§ **What to do**: Search the records for the word "parts" and report each line that has it.

§ **Entries**:

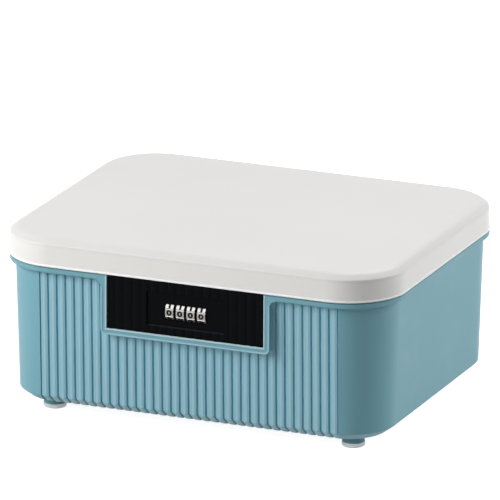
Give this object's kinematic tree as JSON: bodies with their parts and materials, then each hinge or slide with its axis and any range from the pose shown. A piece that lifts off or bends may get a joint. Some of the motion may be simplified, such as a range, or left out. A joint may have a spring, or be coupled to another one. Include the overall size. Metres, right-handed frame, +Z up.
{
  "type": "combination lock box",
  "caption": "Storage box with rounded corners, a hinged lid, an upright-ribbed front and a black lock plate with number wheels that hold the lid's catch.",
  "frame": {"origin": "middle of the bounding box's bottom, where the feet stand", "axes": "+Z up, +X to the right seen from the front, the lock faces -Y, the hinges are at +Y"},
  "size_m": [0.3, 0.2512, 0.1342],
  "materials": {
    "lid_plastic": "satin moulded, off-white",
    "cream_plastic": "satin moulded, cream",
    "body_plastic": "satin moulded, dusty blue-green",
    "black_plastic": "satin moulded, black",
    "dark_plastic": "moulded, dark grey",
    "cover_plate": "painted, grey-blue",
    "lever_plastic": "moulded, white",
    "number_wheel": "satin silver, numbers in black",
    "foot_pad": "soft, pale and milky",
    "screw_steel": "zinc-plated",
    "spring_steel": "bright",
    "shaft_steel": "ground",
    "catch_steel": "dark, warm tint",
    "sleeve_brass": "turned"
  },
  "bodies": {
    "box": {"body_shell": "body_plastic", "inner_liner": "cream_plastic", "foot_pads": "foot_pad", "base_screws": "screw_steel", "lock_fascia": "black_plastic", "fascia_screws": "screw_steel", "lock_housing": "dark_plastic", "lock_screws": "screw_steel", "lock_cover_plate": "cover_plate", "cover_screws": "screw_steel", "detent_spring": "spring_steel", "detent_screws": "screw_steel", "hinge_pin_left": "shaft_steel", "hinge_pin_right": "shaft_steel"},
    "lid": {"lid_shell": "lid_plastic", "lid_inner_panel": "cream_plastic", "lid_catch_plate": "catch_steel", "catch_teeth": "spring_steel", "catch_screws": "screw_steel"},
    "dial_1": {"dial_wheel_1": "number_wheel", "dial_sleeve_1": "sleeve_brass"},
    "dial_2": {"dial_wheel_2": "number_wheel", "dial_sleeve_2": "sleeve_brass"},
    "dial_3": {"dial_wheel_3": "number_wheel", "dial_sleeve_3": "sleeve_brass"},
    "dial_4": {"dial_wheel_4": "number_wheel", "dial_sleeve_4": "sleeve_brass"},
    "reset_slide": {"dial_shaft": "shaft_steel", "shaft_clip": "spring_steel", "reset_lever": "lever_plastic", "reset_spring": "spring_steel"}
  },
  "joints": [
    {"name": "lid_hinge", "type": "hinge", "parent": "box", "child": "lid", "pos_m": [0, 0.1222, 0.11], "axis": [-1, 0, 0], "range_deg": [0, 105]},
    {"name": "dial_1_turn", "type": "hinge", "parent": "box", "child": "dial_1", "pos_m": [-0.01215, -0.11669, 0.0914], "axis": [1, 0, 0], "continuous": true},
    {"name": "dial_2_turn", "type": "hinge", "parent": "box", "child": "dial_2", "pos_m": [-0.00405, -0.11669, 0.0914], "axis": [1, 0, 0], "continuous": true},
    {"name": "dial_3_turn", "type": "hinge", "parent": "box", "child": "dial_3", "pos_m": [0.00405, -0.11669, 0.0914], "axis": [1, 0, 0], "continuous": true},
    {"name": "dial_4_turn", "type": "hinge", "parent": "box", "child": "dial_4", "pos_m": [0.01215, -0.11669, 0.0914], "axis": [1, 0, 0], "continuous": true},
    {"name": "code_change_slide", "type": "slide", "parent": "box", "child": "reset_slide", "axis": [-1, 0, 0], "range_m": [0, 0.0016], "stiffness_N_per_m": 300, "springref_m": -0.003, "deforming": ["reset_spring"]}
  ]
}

---

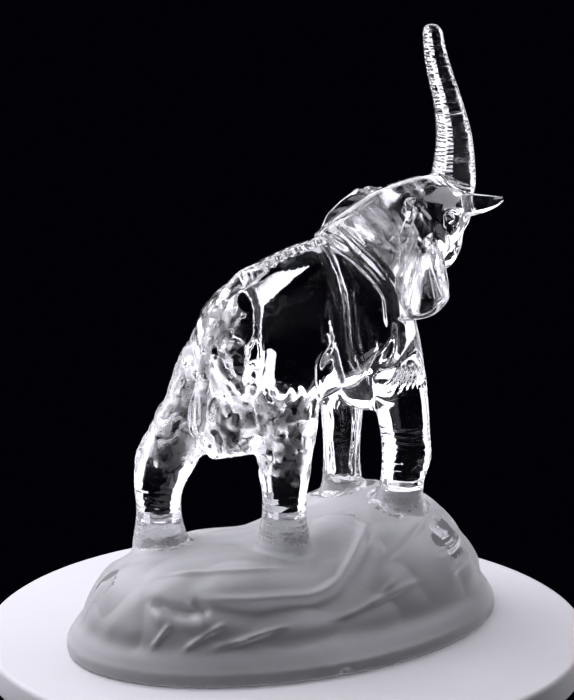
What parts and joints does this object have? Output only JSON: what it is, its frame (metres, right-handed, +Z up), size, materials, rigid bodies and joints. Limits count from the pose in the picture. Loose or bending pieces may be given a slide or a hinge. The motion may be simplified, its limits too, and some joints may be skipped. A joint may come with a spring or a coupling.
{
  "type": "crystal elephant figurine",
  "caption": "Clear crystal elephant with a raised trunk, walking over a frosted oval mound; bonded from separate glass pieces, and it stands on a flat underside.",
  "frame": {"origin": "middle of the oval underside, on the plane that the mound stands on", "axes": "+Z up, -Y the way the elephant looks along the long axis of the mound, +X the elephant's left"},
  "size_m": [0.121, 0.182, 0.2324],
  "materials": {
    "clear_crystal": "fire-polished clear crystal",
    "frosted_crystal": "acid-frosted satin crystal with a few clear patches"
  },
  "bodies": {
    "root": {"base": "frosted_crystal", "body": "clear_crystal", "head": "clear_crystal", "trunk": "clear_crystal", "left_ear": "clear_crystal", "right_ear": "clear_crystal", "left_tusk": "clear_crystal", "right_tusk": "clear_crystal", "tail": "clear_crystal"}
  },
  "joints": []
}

* * *

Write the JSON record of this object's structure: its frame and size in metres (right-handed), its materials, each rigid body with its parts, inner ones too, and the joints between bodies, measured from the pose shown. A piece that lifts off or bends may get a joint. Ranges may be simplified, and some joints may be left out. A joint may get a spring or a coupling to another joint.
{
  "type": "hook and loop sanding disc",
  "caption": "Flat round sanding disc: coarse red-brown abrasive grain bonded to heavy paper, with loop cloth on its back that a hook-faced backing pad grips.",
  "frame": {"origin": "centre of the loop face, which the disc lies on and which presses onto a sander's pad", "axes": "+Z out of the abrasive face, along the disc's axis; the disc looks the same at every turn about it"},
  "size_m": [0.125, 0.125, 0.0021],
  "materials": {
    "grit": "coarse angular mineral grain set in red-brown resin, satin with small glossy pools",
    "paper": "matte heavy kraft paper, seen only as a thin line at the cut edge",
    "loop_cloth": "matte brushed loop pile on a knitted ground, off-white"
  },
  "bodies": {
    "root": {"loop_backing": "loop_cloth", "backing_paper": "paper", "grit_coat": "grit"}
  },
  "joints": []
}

§ **Written response**:
Give this object's kinematic tree as JSON: bodies with their parts and materials, then each hinge or slide with its axis and any range from the pose shown. A piece that lifts off or bends may get a joint. Some of the motion may be simplified, such as a range, or left out. A joint may have a spring, or be coupled to another one. Include the overall size. Metres, right-handed frame, +Z up.
What parts and joints does this object have? Output only JSON: what it is, its frame (metres, right-handed, +Z up), size, materials, rigid bodies and joints. Limits count from the pose in the picture. Loose or bending pieces may be given a slide or a hinge. The motion may be simplified, its limits too, and some joints may be skipped. A joint may come with a spring or a coupling.
Write the JSON record of this object's structure: its frame and size in metres (right-handed), its materials, each rigid body with its parts, inner ones too, and the joints between bodies, measured from the pose shown. A piece that lifts off or bends may get a joint. Ranges may be simplified, and some joints may be left out. A joint may get a spring or a coupling to another joint.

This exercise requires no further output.